The listing below is to be output in its exact form.

====

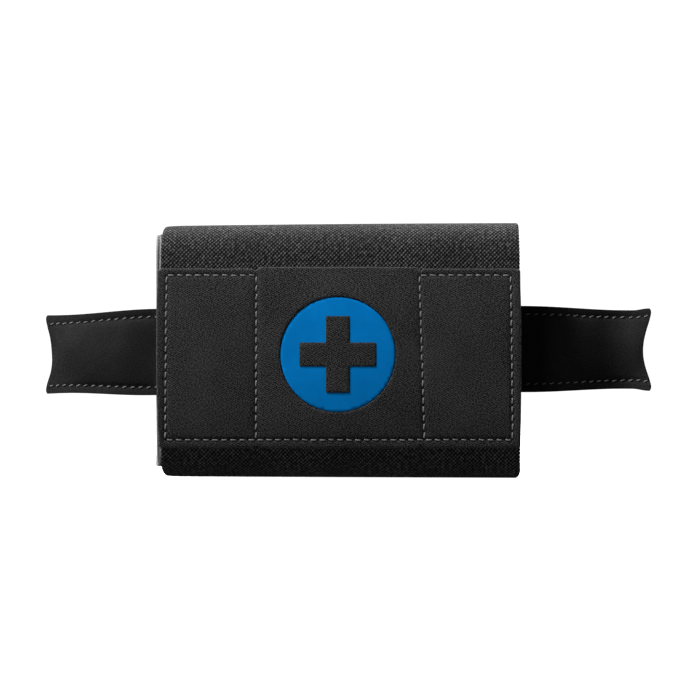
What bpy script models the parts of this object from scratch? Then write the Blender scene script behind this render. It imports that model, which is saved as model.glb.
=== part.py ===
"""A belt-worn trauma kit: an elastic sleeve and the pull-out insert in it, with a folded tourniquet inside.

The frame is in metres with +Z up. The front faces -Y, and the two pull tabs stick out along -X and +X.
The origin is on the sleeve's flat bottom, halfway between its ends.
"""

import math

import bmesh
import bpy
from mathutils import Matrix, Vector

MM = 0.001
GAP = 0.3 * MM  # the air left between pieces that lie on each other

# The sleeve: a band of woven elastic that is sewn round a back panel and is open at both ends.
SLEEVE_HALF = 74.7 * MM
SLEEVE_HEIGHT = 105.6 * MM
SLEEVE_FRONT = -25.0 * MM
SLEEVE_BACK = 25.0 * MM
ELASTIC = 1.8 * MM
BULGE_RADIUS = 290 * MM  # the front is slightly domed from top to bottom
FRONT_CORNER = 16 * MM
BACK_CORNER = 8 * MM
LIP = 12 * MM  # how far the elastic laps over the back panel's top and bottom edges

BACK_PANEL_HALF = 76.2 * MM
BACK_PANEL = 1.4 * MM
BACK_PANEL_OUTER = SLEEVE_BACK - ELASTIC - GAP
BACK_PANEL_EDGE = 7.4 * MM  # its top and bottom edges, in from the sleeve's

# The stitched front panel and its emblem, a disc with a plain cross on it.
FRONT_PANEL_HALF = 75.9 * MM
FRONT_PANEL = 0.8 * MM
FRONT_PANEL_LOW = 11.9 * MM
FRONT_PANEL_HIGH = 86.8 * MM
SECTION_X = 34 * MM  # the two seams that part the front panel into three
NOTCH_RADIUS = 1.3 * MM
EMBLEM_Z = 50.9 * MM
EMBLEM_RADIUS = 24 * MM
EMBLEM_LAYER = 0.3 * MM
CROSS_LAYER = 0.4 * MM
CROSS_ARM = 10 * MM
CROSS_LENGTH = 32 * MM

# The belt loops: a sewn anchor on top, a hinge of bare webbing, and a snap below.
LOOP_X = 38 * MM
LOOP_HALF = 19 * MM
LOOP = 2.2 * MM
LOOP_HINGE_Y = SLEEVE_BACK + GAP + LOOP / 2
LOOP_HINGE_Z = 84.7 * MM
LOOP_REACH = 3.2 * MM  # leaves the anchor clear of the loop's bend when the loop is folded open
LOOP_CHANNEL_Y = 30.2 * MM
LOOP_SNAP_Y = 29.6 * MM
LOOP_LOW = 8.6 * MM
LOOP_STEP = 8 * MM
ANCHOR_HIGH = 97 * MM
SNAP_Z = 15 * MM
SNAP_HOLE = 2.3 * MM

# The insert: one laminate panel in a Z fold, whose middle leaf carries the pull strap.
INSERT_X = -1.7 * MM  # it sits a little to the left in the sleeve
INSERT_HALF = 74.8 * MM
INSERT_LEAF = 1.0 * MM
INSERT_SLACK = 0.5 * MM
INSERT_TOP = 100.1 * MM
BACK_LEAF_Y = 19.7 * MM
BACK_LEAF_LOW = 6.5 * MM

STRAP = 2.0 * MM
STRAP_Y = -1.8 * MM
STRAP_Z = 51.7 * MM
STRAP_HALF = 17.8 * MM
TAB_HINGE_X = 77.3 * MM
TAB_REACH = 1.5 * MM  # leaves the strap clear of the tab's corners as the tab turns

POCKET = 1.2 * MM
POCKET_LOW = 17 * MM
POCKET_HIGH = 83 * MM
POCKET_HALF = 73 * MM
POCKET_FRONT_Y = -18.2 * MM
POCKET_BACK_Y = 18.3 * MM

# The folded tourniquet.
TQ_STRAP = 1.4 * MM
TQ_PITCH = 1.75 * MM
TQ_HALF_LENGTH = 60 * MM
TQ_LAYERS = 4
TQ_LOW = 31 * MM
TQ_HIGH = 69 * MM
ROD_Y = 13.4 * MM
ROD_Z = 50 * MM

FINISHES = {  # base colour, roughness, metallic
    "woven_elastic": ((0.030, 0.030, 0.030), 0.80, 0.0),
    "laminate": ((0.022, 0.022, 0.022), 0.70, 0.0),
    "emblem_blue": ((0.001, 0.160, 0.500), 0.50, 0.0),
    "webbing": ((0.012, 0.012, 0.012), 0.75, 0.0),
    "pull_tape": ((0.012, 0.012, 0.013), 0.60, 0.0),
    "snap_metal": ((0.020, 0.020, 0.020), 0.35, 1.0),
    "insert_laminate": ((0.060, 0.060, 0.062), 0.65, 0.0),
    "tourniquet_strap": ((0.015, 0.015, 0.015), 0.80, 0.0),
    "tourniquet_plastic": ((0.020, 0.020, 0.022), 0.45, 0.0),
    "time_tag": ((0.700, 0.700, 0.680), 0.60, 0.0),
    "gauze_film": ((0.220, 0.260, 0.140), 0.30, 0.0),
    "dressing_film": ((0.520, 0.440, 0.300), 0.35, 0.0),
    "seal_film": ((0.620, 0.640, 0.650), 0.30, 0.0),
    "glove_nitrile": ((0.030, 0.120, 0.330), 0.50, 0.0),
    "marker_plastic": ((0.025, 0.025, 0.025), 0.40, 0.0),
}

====

# Task output:
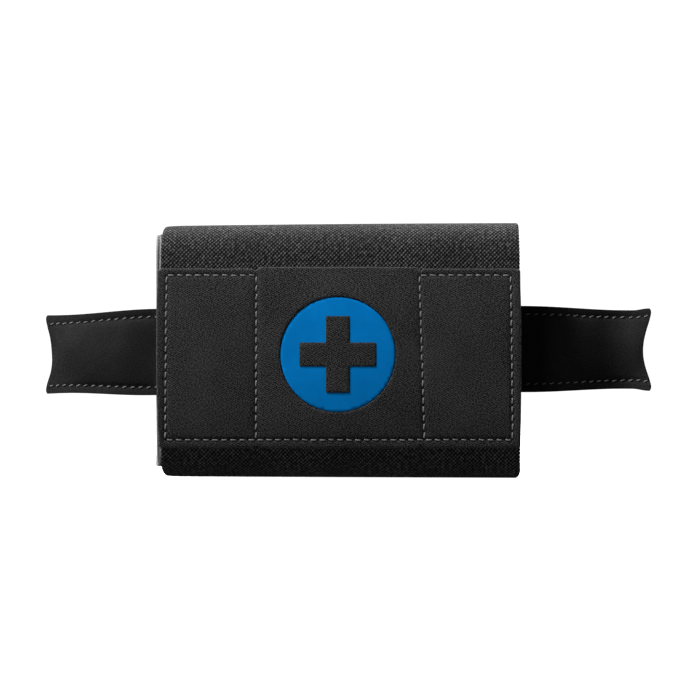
What bpy script models the parts of this object from scratch? Then write the Blender scene script behind this render. It imports that model, which is saved as model.glb.
=== part.py ===
"""A belt-worn trauma kit: an elastic sleeve and the pull-out insert in it, with a folded tourniquet inside.

The frame is in metres with +Z up. The front faces -Y, and the two pull tabs stick out along -X and +X.
The origin is on the sleeve's flat bottom, halfway between its ends.
"""

import math

import bmesh
import bpy
from mathutils import Matrix, Vector

MM = 0.001
GAP = 0.3 * MM  # the air left between pieces that lie on each other

# The sleeve: a band of woven elastic that is sewn round a back panel and is open at both ends.
SLEEVE_HALF = 74.7 * MM
SLEEVE_HEIGHT = 105.6 * MM
SLEEVE_FRONT = -25.0 * MM
SLEEVE_BACK = 25.0 * MM
ELASTIC = 1.8 * MM
BULGE_RADIUS = 290 * MM  # the front is slightly domed from top to bottom
FRONT_CORNER = 16 * MM
BACK_CORNER = 8 * MM
LIP = 12 * MM  # how far the elastic laps over the back panel's top and bottom edges

BACK_PANEL_HALF = 76.2 * MM
BACK_PANEL = 1.4 * MM
BACK_PANEL_OUTER = SLEEVE_BACK - ELASTIC - GAP
BACK_PANEL_EDGE = 7.4 * MM  # its top and bottom edges, in from the sleeve's

# The stitched front panel and its emblem, a disc with a plain cross on it.
FRONT_PANEL_HALF = 75.9 * MM
FRONT_PANEL = 0.8 * MM
FRONT_PANEL_LOW = 11.9 * MM
FRONT_PANEL_HIGH = 86.8 * MM
SECTION_X = 34 * MM  # the two seams that part the front panel into three
NOTCH_RADIUS = 1.3 * MM
EMBLEM_Z = 50.9 * MM
EMBLEM_RADIUS = 24 * MM
EMBLEM_LAYER = 0.3 * MM
CROSS_LAYER = 0.4 * MM
CROSS_ARM = 10 * MM
CROSS_LENGTH = 32 * MM

# The belt loops: a sewn anchor on top, a hinge of bare webbing, and a snap below.
LOOP_X = 38 * MM
LOOP_HALF = 19 * MM
LOOP = 2.2 * MM
LOOP_HINGE_Y = SLEEVE_BACK + GAP + LOOP / 2
LOOP_HINGE_Z = 84.7 * MM
LOOP_REACH = 3.2 * MM  # leaves the anchor clear of the loop's bend when the loop is folded open
LOOP_CHANNEL_Y = 30.2 * MM
LOOP_SNAP_Y = 29.6 * MM
LOOP_LOW = 8.6 * MM
LOOP_STEP = 8 * MM
ANCHOR_HIGH = 97 * MM
SNAP_Z = 15 * MM
SNAP_HOLE = 2.3 * MM

# The insert: one laminate panel in a Z fold, whose middle leaf carries the pull strap.
INSERT_X = -1.7 * MM  # it sits a little to the left in the sleeve
INSERT_HALF = 74.8 * MM
INSERT_LEAF = 1.0 * MM
INSERT_SLACK = 0.5 * MM
INSERT_TOP = 100.1 * MM
BACK_LEAF_Y = 19.7 * MM
BACK_LEAF_LOW = 6.5 * MM

STRAP = 2.0 * MM
STRAP_Y = -1.8 * MM
STRAP_Z = 51.7 * MM
STRAP_HALF = 17.8 * MM
TAB_HINGE_X = 77.3 * MM
TAB_REACH = 1.5 * MM  # leaves the strap clear of the tab's corners as the tab turns

POCKET = 1.2 * MM
POCKET_LOW = 17 * MM
POCKET_HIGH = 83 * MM
POCKET_HALF = 73 * MM
POCKET_FRONT_Y = -18.2 * MM
POCKET_BACK_Y = 18.3 * MM

# The folded tourniquet.
TQ_STRAP = 1.4 * MM
TQ_PITCH = 1.75 * MM
TQ_HALF_LENGTH = 60 * MM
TQ_LAYERS = 4
TQ_LOW = 31 * MM
TQ_HIGH = 69 * MM
ROD_Y = 13.4 * MM
ROD_Z = 50 * MM

FINISHES = {  # base colour, roughness, metallic
    "woven_elastic": ((0.030, 0.030, 0.030), 0.80, 0.0),
    "laminate": ((0.022, 0.022, 0.022), 0.70, 0.0),
    "emblem_blue": ((0.001, 0.160, 0.500), 0.50, 0.0),
    "webbing": ((0.012, 0.012, 0.012), 0.75, 0.0),
    "pull_tape": ((0.012, 0.012, 0.013), 0.60, 0.0),
    "snap_metal": ((0.020, 0.020, 0.020), 0.35, 1.0),
    "insert_laminate": ((0.060, 0.060, 0.062), 0.65, 0.0),
    "tourniquet_strap": ((0.015, 0.015, 0.015), 0.80, 0.0),
    "tourniquet_plastic": ((0.020, 0.020, 0.022), 0.45, 0.0),
    "time_tag": ((0.700, 0.700, 0.680), 0.60, 0.0),
    "gauze_film": ((0.220, 0.260, 0.140), 0.30, 0.0),
    "dressing_film": ((0.520, 0.440, 0.300), 0.35, 0.0),
    "seal_film": ((0.620, 0.640, 0.650), 0.30, 0.0),
    "glove_nitrile": ((0.030, 0.120, 0.330), 0.50, 0.0),
    "marker_plastic": ((0.025, 0.025, 0.025), 0.40, 0.0),
}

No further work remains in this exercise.